Organic Farming: An Un-Green Land Grab

Paying more for an organic tomato may be good for the soul, but it's bad for the environment. Turns out, organically grown food requires up to three times more land than the pesticide-intensive stuff. If the whole world went organic, the rainforest would be lost. As would most open space in temperate climates. (Worst of all, Carrs and Fred Meyer would have to cover their entire floors with that fake wood, not just their "natural food" sections.) 

Not buying it? Consider why organic food is more expensive. Buying organic, like filling up an SUV or leaving the lights on, costs more because it uses more resources. In this case, more land. Not convinced? Since 1950 the world's population has increased from 2.5 billion to 6.6 billion, while land under cultivation has increased by only 10 per cent. Irrigation and better plant varieties have helped. A lot of the credit, however, goes to pesticides and fertilizers. And Norman Borlaug. 

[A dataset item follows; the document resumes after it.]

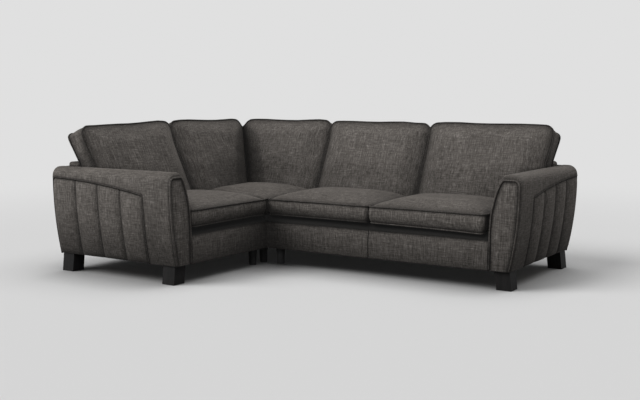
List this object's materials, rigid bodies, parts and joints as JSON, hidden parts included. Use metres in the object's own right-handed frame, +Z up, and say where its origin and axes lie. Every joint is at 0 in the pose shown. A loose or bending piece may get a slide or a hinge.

For those who don't follow modern agronomy, Professor Borlaug is known as the father of the "Green Revolution." His research into crop yields is credited with saving over a billion lives. He's also one of only five people to have won the Nobel Peace Prize, the Presidential Medal of Freedom, and the Congressional Gold Medal. In other words, he's twice as cool as you'll ever be. And he happens to think that large-scale organic farming is hooey (a technical agriculture term meaning, "a very bad idea.") 

Organic food is more expensive because it produces 20 percent to 70 percent fewer calories per acre than non-organically grown food. It's especially inefficient for grains, the source of most of the world's nutrition. 
But let's be optimistic and assume growing the all world's food organically would only be 20 percent less productive. That would mean farming an additional 2,400,000,000 acres of land. 

For perspective, that's equal to the Lower 48 plus all of the parking lots in downtown Anchorage. Where would those extra 2.4 billion acres come from? Not here -- it's too cold and too dark, plus greenhouses require too much electricity. And not the Lower 48 -- all of the good farmland is spoken for. Most likely, it would come from places with lots of sun and rain -- i.e. rainforests. Plowing under what's left of the Amazon rainforest would get about a third of the land you'd need. Clearing the Congo River Basin another 10 per cent. Borneo: 4 percent. 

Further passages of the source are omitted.